Just as the 52 Electrics and Feature Systems (RIP) lit Ground Zero with generators and 20Ks, and Thd Teamsters and Film Biz backroad-ed blankets and candles to The Rockaways after Sandy, ArtCube Nation morphed into an ad hoc PPE supply chain for NYC hospitals, it’s us now, typically so strong and capable, who need saving.

Investment in this industry ​can pay dividends in more ways than my time up here allows. ​

So I’ll stop here to acknowledge what an honor it is to speak to you and my deepest gratitude for listening.

That's a wrap.

I am very thankful that MOME pulled this event together and hopeful that it will illicit actionable solutions for an industry caught in the crosshairs of a labor strike beyond its control.

In the end, I was not able to fully express what happens to Vendors and Freelancers on ArtCube Nation, happens to ArtCube Nation.

In preparation for this event, I took a survey of ArtCube Nation’s freelancers and vendors, and I wanted to include my findings, which were met with, “We did not ask for an independent research report”.  
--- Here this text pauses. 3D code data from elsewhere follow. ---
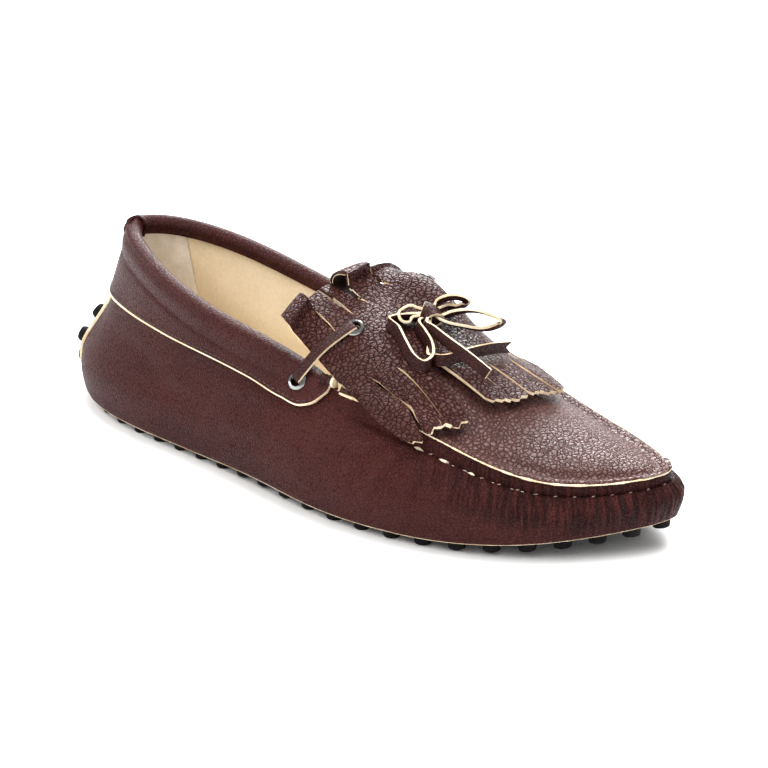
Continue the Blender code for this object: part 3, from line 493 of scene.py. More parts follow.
    def wall(self, shares: Array, rises: Array) -> Array:
        """Points of the wall's outer face, drawn smoothly through the frame's columns.

        Args:
            shares: places round the shoe.
            rises: for each place, a row of heights up the wall, 0 at the sole and 1 at the top.

        Returns:
            Shares by rises by 3.
        """
        place = np.asarray(shares) * COLUMNS
        column = np.floor(place)
        t = (place - column)[:, None, None]
        weights = (
            (2 * t**2 - t**3 - t) / 2,
            (3 * t**3 - 5 * t**2 + 2) / 2,
            (4 * t**2 - 3 * t**3 + t) / 2,
            (t**3 - t**2) / 2,
        )
        grid = np.zeros((*rises.shape, 3))
        for step, weight in zip((-1, 0, 1, 2), weights):
            grid += weight * self.column_wall((column + step) / COLUMNS, rises)
        return grid

    def column_wall(self, shares: Array, rises: Array) -> Array:
        """Points of the wall's outer face at the frame's own columns, shares by rises by 3."""
        table = np.array(self.sections)
        tall, broad = self.collar_height, self.ball_width
        scale = (tall, broad, tall, broad, tall)
        ats = np.r_[table[-2:, 0] - 1, table[:, 0], table[:2, 0] + 1]
        values = np.vstack([table[-2:, 1:], table[:, 1:], table[:2, 1:]])
        rows = hermite(ats, values, np.asarray(shares) % 1.0) * scale
        plan, outward = self.edge(shares)
        grid = np.empty((*rises.shape, 3))
        for i, (belly, mid_in, mid_up, top_in, top_up) in enumerate(rows):
            profile = np.array(
                [
                    (self.turn_under, self.edge_up),
                    (self.curl_in, self.curl_up),
                    (0.0, belly),
                    (mid_in, mid_up),
                    (top_in, top_up),
                ]
            )
            steps = np.sqrt(np.linalg.norm(np.diff(profile, axis=0), axis=1))
            ats = np.r_[0, np.cumsum(steps)]
            curve = hermite(ats / ats[-1], profile, rises[i])
            grid[i, :, :2] = plan[i] - outward[i] * curve[:, :1]
            grid[i, :, 2] = self.sole_height(grid[i, :, 0]) + curve[:, 1]
        return grid

    def surface(self, shares: Array, rises: Array) -> Pair:
        """Points and outward normals of the wall."""
        around, over = 0.0015, 0.004
        ahead = self.wall(shares + around, rises) - self.wall(shares - around, rises)
        high = np.minimum(rises + over, 1.0)
        low = np.maximum(rises - over, 0.0)
        climb = self.wall(shares, high) - self.wall(shares, low)
        return self.wall(shares, rises), unit(np.cross(ahead, climb))

    def patch(self, shares: Array, rises: Array) -> Pair:
        """Points and outward normals of the wall, with the same heights at every place round it."""
        return self.surface(shares, np.tile(rises, (len(shares), 1)))

    def at(self, column: float, rise: float) -> Pair:
        """One point and normal of the wall, at a column of the frame's source."""
        points, normals = self.surface(np.array([column / COLUMNS]), np.array([[rise]]))
        return points[0, 0], normals[0, 0]

    def rungs(self, shares: Array, across: Array) -> Array:
        """Points of the apron, without its raised seam.

        Args:
            shares: places of the rungs' lateral ends, from the throat to the toe tip.
            across: places along each rung, 0 at the lateral and 1 at the medial seam.

        Returns:
            Across by shares by 3.
        """
        one = np.ones((len(shares), 1))
        left = self.wall(shares, one)[:, 0]
        right = self.wall(1 - shares, one)[:, 0]
        table = np.array(self.crown)
        ahead = (shares - THROAT) / (0.5 - THROAT)
        crown = hermite(table[:, 0], table[:, 1:], ahead)[:, 0] * self.collar_height
        w = across[:, None, None]
        arch = 1 - np.abs(2 * across[:, None] - 1) ** CROWN_POWER
        points = left[None] * (1 - w) + right[None] * w
        points[..., 2] += crown[None] * arch
        return points


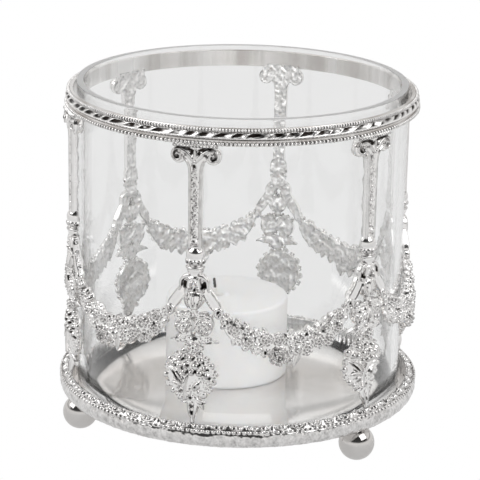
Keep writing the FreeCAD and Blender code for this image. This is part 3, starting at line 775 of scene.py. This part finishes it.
def rim_ring():
    """The tray's rim: inner wall, ornamented shoulder, bead land and a hammered convex band."""
    steps = 26
    inner, foot, top = TRAY_INNER_R, RIM_FOOT_Z, RIM_TOP_Z
    shoulder = through([(inner + 0.35, top - 0.35), (inner + 1.3, top - 0.15), (TRAY_R - 1.6, top - 0.75),
                        (TRAY_R - 0.85, top - 1.6)], 20)
    normals = np.gradient(shoulder, axis=0)
    normals = np.column_stack([-normals[:, 1], normals[:, 0]])
    normals /= np.linalg.norm(normals, axis=1)[:, None]
    wall = [(inner, foot), (inner, foot + 2.3), (inner, top - 1.2), (inner + 0.08, top - 0.55)]
    land = [(TRAY_R - 0.6, top - 1.9), (TRAY_R - 0.6, top - 2.9)]
    bulge_r = 4.97
    band = arc_points((TRAY_R - bulge_r, foot + 3.83), bulge_r, 25, -46, 14)
    under = [(TRAY_R - 2.4, foot), (inner + 1, foot)]

    def section(angle):
        x = ((angle * RIM_MOTIFS / TAU + uneven(angle)) % 1.0 - 0.5) * RIM_PITCH
        wobble = noise.noise((25 * sin(angle), 25 * cos(angle), 0))
        carved = []
        for i, ((r, z), (nr, nz)) in enumerate(zip(shoulder, normals)):
            height = (1.45 + wobble) * palmette(x, i / (len(shoulder) - 1)) - 0.6
            carved.append((r + nr * height, z + nz * height))
        return wall + carved + land + band + under

    return ring_grid(RIM_MOTIFS * steps, section)


def hammered(points, faces, size, depth, low_z, high_z):
    """Pushes the outer wall in and out a little, as chased metal is."""
    for point in points:
        if low_z < point[2] < high_z:
            coarse, fine = Vector(point) / size, Vector(point) / (0.4 * size)
            push = depth * (noise.noise(coarse) + 0.4 * noise.noise(fine))
            point[:2] *= 1 + push / hypot(point[0], point[1])
    return points, faces


def band_profile():
    """(radius, z) round the top ring's band, with eased edges."""
    low_r, high_r = BACK_R, BACK_R + 1.4
    low_z, high_z = band_low[2], band_high[2]
    flange_z = low_z + 2.3
    ease = 0.2
    return [(low_r, low_z + ease), (low_r + ease, low_z), (FLANGE_R - ease, low_z), (FLANGE_R, low_z + ease),
            (FLANGE_R, flange_z - ease), (FLANGE_R - ease, flange_z), (high_r, flange_z),
            (high_r, high_z - ease), (high_r - ease, high_z), (low_r + ease, high_z), (low_r, high_z - ease)]


# ---- glass, candle and feet ----

def glass_profile():
    """(radius, z) round the glass wall, with a ground top whose edges are just eased."""
    inner = GLASS_R - GLASS_WALL
    ease = 0.22
    top = arc_points((GLASS_R - ease, GLASS_TOP_Z - ease), ease, 0, 90, 7)
    top += arc_points((inner + ease, GLASS_TOP_Z - ease), ease, 90, 180, 7)
    bevel = 0.4
    low = glass_low[2]
    heights = np.linspace(low + bevel, GLASS_TOP_Z - ease - 1, 12)
    outside = [(GLASS_R, z) for z in heights]
    inside = [(inner, z) for z in heights[::-1]]
    return [(inner + bevel, low), (GLASS_R - bevel, low)] + outside + top + inside


def foot_profile():
    """(radius, z) of a ball foot from its seat down to the flat it stands on."""
    low, high = node_box("foot_ball_1")
    radius = (high[0] - low[0]) / 2
    centre_z = radius - 0.15
    seat = degrees(asin((high[2] - centre_z) / radius))
    flat = degrees(asin(centre_z / radius))
    ball = arc_points((0, centre_z), radius, seat, -flat, 34)
    return [(0, high[2]), *ball, (0, 0.0)]


def wax_profile(radius, low, high):
    """(radius, z) of a candle stub: a soft rim round a shallow melted top."""
    side = [(radius - 0.5, low), (radius - 0.1, low + 0.4), (radius, low + 1.2), (radius, high - 1.3)]
    rim = [(radius - 0.25, high - 0.45), (radius - 0.8, high - 0.05), (radius - 1.5, high)]
    hollow = [(radius - 2.6, high - 0.25), (radius - 5, high - 0.6), (radius - 11, high - 0.8)]
    wick_foot = [(2.4, high - 0.75), (1.4, high - 0.2), (0.9, high + 0.5), (0, high + 0.6)]
    return [(0, low)] + side + rim + hollow + wick_foot


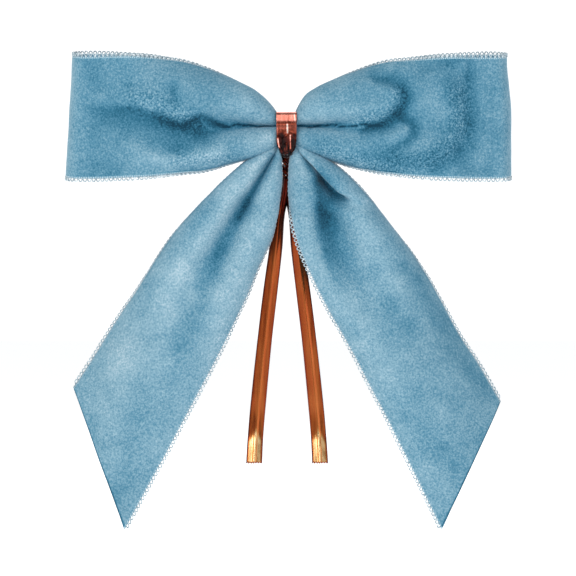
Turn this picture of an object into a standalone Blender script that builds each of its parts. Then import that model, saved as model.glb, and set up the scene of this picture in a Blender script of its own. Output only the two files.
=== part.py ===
"""Gift bow: two loops and two tails of velvet ribbon, pinched in the middle by a wired twist tie.

Metres, +Z up. The front of the bow faces -Y and +X is to the right seen from the front.
The origin is the centre of the flat back face of the tie's band.
"""

import math

import bmesh
import bpy
from mathutils import Vector

MM = 0.001

# Ribbon
RIBBON_WIDTH = 25.4 * MM
RIBBON_THICKNESS = 1.0 * MM

# Loops: reach is from the middle of the knot to the outer face of the fold
LOOP_REACH = 45.0 * MM
LOOP_DEPTH = 14.0 * MM
LOOP_RISE = 3.1 * MM
LOOP_ROOT_LIFT = 0.6 * MM
LOOP_ROOT_RADIUS = 1.1 * MM
LOOP_NOSE = 3.6 * MM
BACK_PANEL_LIFT = 0.9 * MM

# Tails: length runs down the middle line, the cut leaves the inner edge longer
TAIL_LENGTH = 70.4 * MM
TAIL_SPREAD = math.radians(29.5)
TAIL_CUT = 16.5 * MM
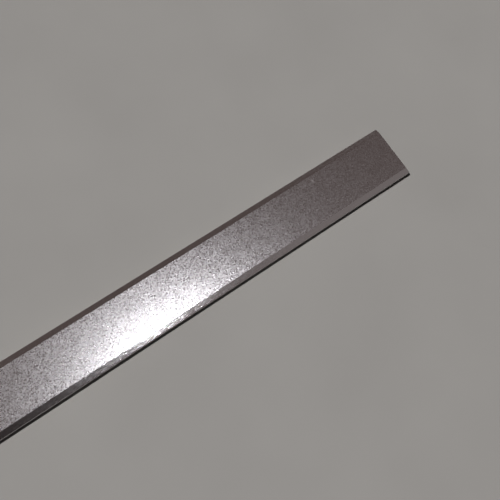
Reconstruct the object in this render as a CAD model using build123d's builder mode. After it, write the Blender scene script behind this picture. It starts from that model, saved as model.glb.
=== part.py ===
# One length of extruded aluminium cover profile, in millimetres.
# The stock lies along X with its show face up and its two side legs on the ground.
# The origin is at the middle of its length and width, on the ground.
import os
from math import atan2, tan

from build123d import *

# Stock
stock_length = 1000.0

# Outer section
overall_width = 50.0
overall_height = 12.0
bevel_run = 5.0
bevel_drop = 1.5

# Walls
face_wall = 1.6
leg_wall = 1.5

# The two ribs under the face
rib_spacing = 20.0
rib_wall = 1.4
rib_depth = 6.0

# Radii that the die leaves on the corners
ridge_radius = 0.35
shoulder_radius = 0.6
inside_radius = 0.5
toe_radius = 0.35

# Outline points that follow from the sizes above
half_width = overall_width / 2
half_face = half_width - bevel_run
shoulder_level = overall_height - bevel_drop
underface_level = overall_height - face_wall
rib_tip_level = underface_level - rib_depth

# The inside follows the outside at one wall, so its ridge lies in by the mitre of the bevel angle
bevel_slope = bevel_drop / bevel_run
bevel_angle = atan2(bevel_drop, bevel_run)
half_underface = half_face - face_wall * tan(bevel_angle / 2)
half_inside = half_width - leg_wall
inner_shoulder_level = underface_level - (half_inside - half_underface) * bevel_slope

with BuildPart() as aluminium_profile:
    # The section is drawn looking along the stock: across is Y, up is Z
    with BuildSketch(Plane.YZ) as section:
        # Outside: two legs, two bevels and the flat face
        with BuildLine():
            Polyline(
                (-half_width, 0),
                (-half_width, shoulder_level),
                (-half_face, overall_height),
                (half_face, overall_height),
                (half_width, shoulder_level),
                (half_width, 0),
                close=True,
            )
        make_face()

        # Inside: the open back of the channel
        with BuildLine():
            Polyline(
                (-half_inside, 0),
                (-half_inside, inner_shoulder_level),
                (-half_underface, underface_level),
                (half_underface, underface_level),
                (half_inside, inner_shoulder_level),
                (half_inside, 0),
                close=True,
            )
        make_face(mode=Mode.SUBTRACT)

        # Two ribs hang from the face, rooted half a wall deep in it
        rib_root = face_wall / 2
        with Locations(
            (-rib_spacing / 2, underface_level + rib_root),
            (rib_spacing / 2, underface_level + rib_root),
        ):
            Rectangle(rib_wall, rib_depth + rib_root, align=(Align.CENTER, Align.MAX))

        # Each level of the section has corners of one kind
        def corners_at(level):
            return section.vertices().filter_by_position(Axis.Y, level - 0.01, level + 0.01)

        fillet(corners_at(overall_height), radius=ridge_radius)
        fillet(corners_at(shoulder_level), radius=shoulder_radius)
        fillet(corners_at(inner_shoulder_level), radius=inside_radius)
        fillet(corners_at(underface_level), radius=inside_radius)
        fillet(corners_at(rib_tip_level), radius=min(toe_radius, rib_wall * 0.45))
        fillet(corners_at(0), radius=min(toe_radius, leg_wall * 0.45))

    # Square saw cuts at both ends
    extrude(amount=stock_length / 2, both=True)

aluminium_profile.part.label = "aluminium_profile"

os.makedirs("parts", exist_ok=True)
export_step(aluminium_profile.part, "parts/aluminium_profile.step")

section_area = aluminium_profile.part.volume / stock_length
print("section area", round(section_area, 1), "mm2")
print("weight of the length", round(section_area * stock_length * 2.7e-6, 3), "kg")
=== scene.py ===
# %% [markdown]
# # A length of aluminium cover profile
#
# The part is one metre of extruded aluminium: a flat show face with a bevel along each
# side, two short legs that stand on the floor, and two ribs hidden underneath. It was
# blasted to a matt grain and anodised, and then sawn to length.
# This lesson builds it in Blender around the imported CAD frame, in metres, with the stock
# along X, its show face up and the floor at zero.

# %% Open the frame
import math

import bmesh
import bpy
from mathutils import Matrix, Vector


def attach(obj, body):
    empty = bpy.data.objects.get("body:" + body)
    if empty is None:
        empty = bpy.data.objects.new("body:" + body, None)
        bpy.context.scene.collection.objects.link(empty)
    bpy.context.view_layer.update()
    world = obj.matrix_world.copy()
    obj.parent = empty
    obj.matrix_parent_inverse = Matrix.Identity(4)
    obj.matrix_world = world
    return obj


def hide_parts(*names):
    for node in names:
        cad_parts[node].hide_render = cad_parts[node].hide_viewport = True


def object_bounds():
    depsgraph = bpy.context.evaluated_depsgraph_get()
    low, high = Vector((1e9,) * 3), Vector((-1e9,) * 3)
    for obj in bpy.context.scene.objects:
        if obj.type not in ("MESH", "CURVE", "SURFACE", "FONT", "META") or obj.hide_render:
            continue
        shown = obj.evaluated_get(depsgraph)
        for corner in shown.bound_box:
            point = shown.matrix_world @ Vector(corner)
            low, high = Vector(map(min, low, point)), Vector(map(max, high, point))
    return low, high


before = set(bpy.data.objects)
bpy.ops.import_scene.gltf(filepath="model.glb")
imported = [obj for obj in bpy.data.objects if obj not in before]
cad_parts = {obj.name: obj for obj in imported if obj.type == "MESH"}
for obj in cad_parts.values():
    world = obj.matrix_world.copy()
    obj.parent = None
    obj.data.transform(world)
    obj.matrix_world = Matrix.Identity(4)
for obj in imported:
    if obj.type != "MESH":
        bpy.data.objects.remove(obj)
MM = 0.001
cad_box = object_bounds()
cad_low, cad_high = Vector(cad_box[0]), Vector(cad_box[1])
print("CAD box from", cad_low, "to", cad_high)

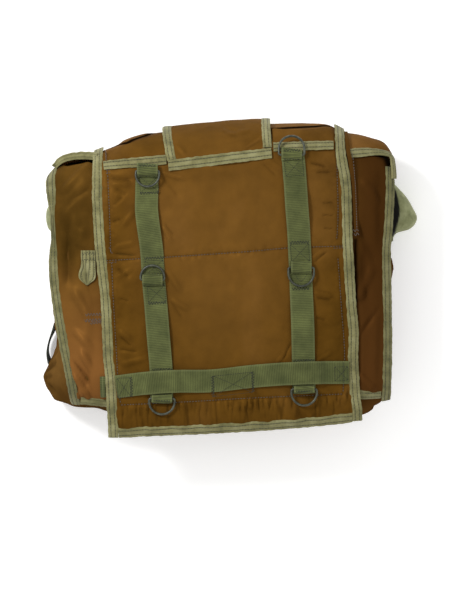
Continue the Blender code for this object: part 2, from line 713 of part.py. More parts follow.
def make_webbings():
    """Upright and cross webbings on the flap."""

    def left_lift(x, y):
        return strap_lift(LEFT_ARCHES, x, y, y)

    def right_lift(x, y):
        return strap_lift(RIGHT_ARCHES, x, y, y)

    for name, line, lift in (
        ("strap_left", STRAP_LEFT, left_lift),
        ("strap_right", STRAP_RIGHT, right_lift),
        ("cross_strap", CROSS_STRAP, cross_lift),
    ):
        strip(name, line, WEBBING_WIDTH, lift, WEBBING_THICK, "webbing", FLAP_FOOT, WEBBING_COLUMNS)

    def end_lift(x, y):
        return PANEL_LIFT + CLOTH_THICK + ON_CLOTH

    strip("cross_strap_end", CROSS_END_LINE, CROSS_END_WIDTH, end_lift, WEBBING_THICK, "webbing")


def make_ring(name, middle, width, height, way, loop_length):
    """Wire D-ring on its webbing, and the webbing loop over its straight bar."""
    x, y = middle
    base = flap_lift(x, y) + CLOTH_THICK + ON_CLOTH + WEBBING_THICK
    lift = base + RING_LIFT + WIRE / 2
    origin, across, up, normal = frame_at(*settle(x, y, lift, FLAP_FOOT), FLAP_FOOT)
    origin += normal * lift
    radius = (width - WIRE) / 2
    leg = height - WIRE - radius
    outline = [(-radius + RING_CORNER, 0), (0, 0), (radius - RING_CORNER, 0), (radius, RING_CORNER)]
    for i in range(RING_STEPS + 1):
        angle = math.pi * i / RING_STEPS
        outline.append((radius * math.cos(angle), leg + radius * math.sin(angle)))
    outline.append((-radius, RING_CORNER))
    curve = bpy.data.curves.new(f"ring_{name}", "CURVE")
    curve.dimensions = "3D"
    curve.bevel_depth = WIRE / 2 * MM
    curve.bevel_resolution = 2
    spline = curve.splines.new("POLY")
    spline.points.add(len(outline) - 1)
    spline.use_cyclic_u = True
    for point, (off_x, off_y) in zip(spline.points, outline):
        spot = (origin + across * off_x + up * way * off_y) * MM
        point.co = (*spot, 1)
    ring = bpy.data.objects.new(f"ring_{name}", curve)
    pack.objects.link(ring)
    dress(ring, "steel")

    def loop_lift(at_x, at_y):
        share = min(abs(at_y - y) / (loop_length / 2), 1.0)
        over = RING_LIFT + WIRE + LOOP_CLEAR
        under = flap_lift(at_x, at_y) + CLOTH_THICK + ON_CLOTH + WEBBING_THICK + ON_WEBBING
        return max(under, base + over) * (1 - ramp(share, 0.45, 1.0)) + under * ramp(share, 0.45, 1.0)

    line = ((x, y - loop_length / 2), (x, y), (x, y + loop_length / 2))
    strip(f"loop_{name}", line, LOOP_WIDTH, loop_lift, LOOP_THICK, "webbing", FLAP_FOOT)


def make_tab():
    """Pointed tape tab on the left of the front panel."""

    def tab_lift(x, y):
        return panel_lift(x, y) + CLOTH_THICK + ON_CLOTH

    strip("side_tab", TAB_LINE, 0, tab_lift, BINDING_THICK, "tape", columns=3, taper=TAB_HALF_WIDTHS)


def make_side_straps():
    """Canvas straps that fold out at the sides, and the strap loop at the lower left."""
    middle_z = (CANVAS_TOP_Z + CANVAS_LOW_Z) / 2
    for name, table, wall, side in (
        ("shoulder_strap_right", CANVAS_RIGHT, BELLY_RIGHT, 1),
        ("shoulder_strap_left", CANVAS_LEFT, BELLY_LEFT, -1),
    ):
        low, high = table[0][0], table[-1][0]

        def point_at(u, v, table=table, wall=wall, side=side, low=low, high=high):
            y = low + v * (high - low)
            angle = u * math.pi
            root = eased(wall, y) + side * (CANVAS_OFF_WALL - CANVAS_TUCK * u)
            reach = side * max(side * eased(table, y) - CANVAS_THICK, side * root + 1.0)
            x = root + (reach - root) * math.sin(angle) ** CANVAS_ROUNDNESS
            return Vector((x, y, middle_z + (CANVAS_TOP_Z - middle_z) * math.cos(angle)))

        bm = grid(*SHEET_STEPS["canvas"], point_at)
        if side < 0:
            bmesh.ops.reverse_faces(bm, faces=bm.faces)
        finish(name, bm, "canvas", CANVAS_THICK)

    def band_at(u, v):
        x, y = along(LOWER_STRAP, v)
        lean = LOWER_STRAP_LEAN * (1 - u) * (1 - math.sin(math.pi * v))
        return Vector((x + lean, y, LOWER_STRAP_LOW_Z + u * (LOWER_STRAP_HIGH_Z - LOWER_STRAP_LOW_Z)))

    finish("lower_strap_left", grid(2, STRIP_ROWS["lower_strap_left"], band_at), "webbing", WEBBING_THICK)


for old in list(bpy.data.objects):
    bpy.data.objects.remove(old)
pack = bpy.data.collections.new("packed_parachute")
bpy.context.scene.collection.children.link(pack)
make_body()
make_panel()
make_lid()
make_flap()
make_tongue()
make_webbings()
for ring_row in RINGS:
    make_ring(*ring_row)
make_tab()
make_side_straps()
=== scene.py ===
"""Filled cloth pack for a parachutist, closed and lying on its back, finished over its CAD frame.

Lengths in the tables are millimetres: x to the pack's right as seen from the front, y towards its
top, z up from its back.
"""

import math

import bpy
import numpy as np
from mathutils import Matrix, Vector, noise


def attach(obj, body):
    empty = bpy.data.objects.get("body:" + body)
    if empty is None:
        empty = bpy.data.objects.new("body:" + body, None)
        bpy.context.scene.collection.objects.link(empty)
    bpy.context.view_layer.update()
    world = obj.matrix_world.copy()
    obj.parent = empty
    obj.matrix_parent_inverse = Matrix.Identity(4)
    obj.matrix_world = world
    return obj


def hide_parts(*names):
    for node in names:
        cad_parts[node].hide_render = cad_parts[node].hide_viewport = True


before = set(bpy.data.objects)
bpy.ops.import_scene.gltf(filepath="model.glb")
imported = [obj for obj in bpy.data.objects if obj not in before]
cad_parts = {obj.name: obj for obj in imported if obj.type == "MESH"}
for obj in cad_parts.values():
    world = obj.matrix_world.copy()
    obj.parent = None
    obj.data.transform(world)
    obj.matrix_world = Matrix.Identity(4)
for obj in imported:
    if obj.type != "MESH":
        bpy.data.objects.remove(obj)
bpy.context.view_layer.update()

# Camera and light. The pack is seen from straight above and far off, so nothing converges.
# The light is a large soft one from the upper left, a weaker one from the right and a pale room.
MM = 0.001
PICTURE_HEIGHT = 678.0
PICTURE_MIDDLE = (-7.6, -25.4)
CAMERA_HEIGHT = 8.0
FRONT_HEIGHT = 0.1

bpy.ops.object.select_all(action="DESELECT")
bpy.ops.object.camera_add(location=(PICTURE_MIDDLE[0] * MM, PICTURE_MIDDLE[1] * MM, CAMERA_HEIGHT + FRONT_HEIGHT))
camera = bpy.context.object
camera.rotation_euler = (0, 0, 0)
camera.data.sensor_width = 36
camera.data.lens = 36 * CAMERA_HEIGHT / (PICTURE_HEIGHT * MM)
camera.data.clip_end = 40
bpy.context.scene.camera = camera

LIGHTS = (
    ("key", (-1.2, 0.95, 1.6), 0.5, 34.0),
    ("fill", (1.4, -0.2, 1.6), 1.2, 5.0),
    ("front", (0.1, -1.7, 1.2), 1.2, 5.0),
)
for light_name, place, size, power in LIGHTS:
    bpy.ops.object.light_add(type="AREA", location=place)
    lamp = bpy.context.object
    lamp.name = f"studio_{light_name}"
    lamp.data.size = size
    lamp.data.energy = power
    lamp.rotation_euler = (Vector((0, 0, 0.05)) - Vector(place)).to_track_quat("-Z", "Y").to_euler()
room = bpy.data.worlds.new("pale_room")
room.use_nodes = True
room.node_tree.nodes["Background"].inputs["Color"].default_value = (1.0, 1.0, 1.0, 1)
room.node_tree.nodes["Background"].inputs["Strength"].default_value = 0.66
bpy.context.scene.world = room
bpy.context.scene.view_settings.view_transform = "Standard"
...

If this interests you, read the ArtCube Survey Results

No biggie, but I hated talking about my woes as they are directly aligned with the woes of everyone else who needs help NOW.  ArtCube is beat up but will survive. I wish everyone with a commercial lease had the same certainty I do.

I will always work to protect, advocate, and stand by Cubers, because who else for certain will? I love this Industry and I love the Art Department. We will make it better as a community, not a committee.